Wherever the word "joints" appears in a line, copy that line.

=====

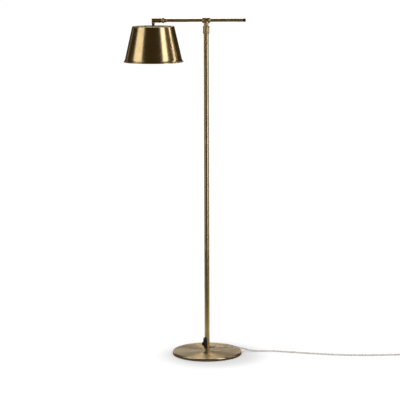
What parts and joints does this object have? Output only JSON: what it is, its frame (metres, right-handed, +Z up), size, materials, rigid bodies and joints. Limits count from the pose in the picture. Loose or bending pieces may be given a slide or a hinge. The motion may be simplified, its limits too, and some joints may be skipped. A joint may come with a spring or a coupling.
{
  "type": "pharmacy floor lamp",
  "caption": "Floor lamp with a round weighted base, a straight pole, a swivelling cross arm that slides, a tilting cone shade that hangs from its end, and a rotary dimmer low on the pole.",
  "frame": {"origin": "centre of the base pad's underside, on the pole's axis", "axes": "+Z up the pole; the arm lies along X with the shade at -X; the front faces -Y"},
  "size_m": [1.2279, 0.28, 1.3663],
  "materials": {
    "antique_brass": "brushed antique brass, lacquered",
    "cast_iron": "as cast",
    "black_felt": "pressed felt",
    "zinc_steel": "zinc plated",
    "nylon": "natural nylon",
    "dark_cap": "blackened brass",
    "black_plastic": "satin moulded",
    "circuit_board": "coated board",
    "bakelite": "moulded bakelite",
    "shell_brass": "bright drawn brass",
    "opal_glass": "opal white",
    "clear_pvc": "clear pvc over two cores",
    "relief_pvc": "clear moulded pvc",
    "tie_plastic": "black strap",
    "plug_plastic": "pale moulded pvc",
    "pin_nickel": "nickel plated"
  },
  "bodies": {
    "stand": {"base_pad": "black_felt", "base_weight": "cast_iron", "base_cover": "antique_brass", "base_stud": "zinc_steel", "base_nut": "zinc_steel", "base_washer": "zinc_steel", "pole_foot_plug": "zinc_steel", "pole_lower": "antique_brass", "pole_middle": "antique_brass", "pole_upper": "antique_brass", "pole_coupler_lower": "zinc_steel", "pole_coupler_upper": "zinc_steel", "pole_lead": "clear_pvc", "swivel_collar": "antique_brass", "switch_housing": "black_plastic", "switch_screw_upper": "zinc_steel", "switch_screw_lower": "zinc_steel", "dimmer_module": "circuit_board", "strain_relief": "relief_pvc", "supply_cord": "clear_pvc", "cord_tail": "clear_pvc", "cord_coil": "clear_pvc", "coil_tie_front": "tie_plastic", "coil_tie_back": "tie_plastic", "plug_body": "plug_plastic", "plug_pin_left": "pin_nickel", "plug_pin_right": "pin_nickel"},
    "head": {"tee_fitting": "antique_brass", "swivel_stem": "zinc_steel", "swivel_washer": "nylon", "swivel_lock_washer": "zinc_steel", "swivel_nut": "zinc_steel", "sleeve_bush_left": "nylon", "sleeve_bush_right": "nylon", "slide_screw": "antique_brass"},
    "arm": {"arm_tube": "antique_brass", "arm_end_cap": "dark_cap", "elbow_ring": "antique_brass", "elbow_axle": "zinc_steel", "elbow_washer": "nylon", "elbow_spring_washer": "zinc_steel", "elbow_nut": "zinc_steel", "arm_lead": "clear_pvc"},
    "shade_group": {"elbow_barrel": "antique_brass", "elbow_end_plug": "antique_brass", "shade_nipple": "zinc_steel", "holder_lead": "clear_pvc", "shade": "antique_brass", "shade_washer": "zinc_steel", "lampholder_cap": "bakelite", "lampholder_body": "bakelite", "lampholder_screw_shell": "shell_brass", "lampholder_contact": "zinc_steel", "bulb_base": "shell_brass", "bulb_globe": "opal_glass"},
    "knob": {"switch_knob": "black_plastic", "knob_shaft": "zinc_steel"}
  },
  "joints": [
    {"name": "head_swivel", "type": "hinge", "parent": "stand", "child": "head", "pos_m": [0, 0, 1.3331], "axis": [0, 0, 1], "range_deg": [-165, 165]},
    {"name": "arm_slide", "type": "slide", "parent": "head", "child": "arm", "axis": [1, 0, 0], "range_m": [-0.12, 0.07]},
    {"name": "shade_tilt", "type": "hinge", "parent": "arm", "child": "shade_group", "pos_m": [-0.1767, 0, 1.3548], "axis": [1, 0, 0], "range_deg": [-80, 80]},
    {"name": "knob_turn", "type": "hinge", "parent": "stand", "child": "knob", "pos_m": [-0.0153, -0.0153, 0.042], "axis": [-0.7071, -0.7071, 0], "range_deg": [0, 270]}
  ]
}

=====

TASK SOLUTION:
What parts and joints does this object have? Output only JSON: what it is, its frame (metres, right-handed, +Z up), size, materials, rigid bodies and joints. Limits count from the pose in the picture. Loose or bending pieces may be given a slide or a hinge. The motion may be simplified, its limits too, and some joints may be skipped. A joint may come with a spring or a coupling.
  "joints": [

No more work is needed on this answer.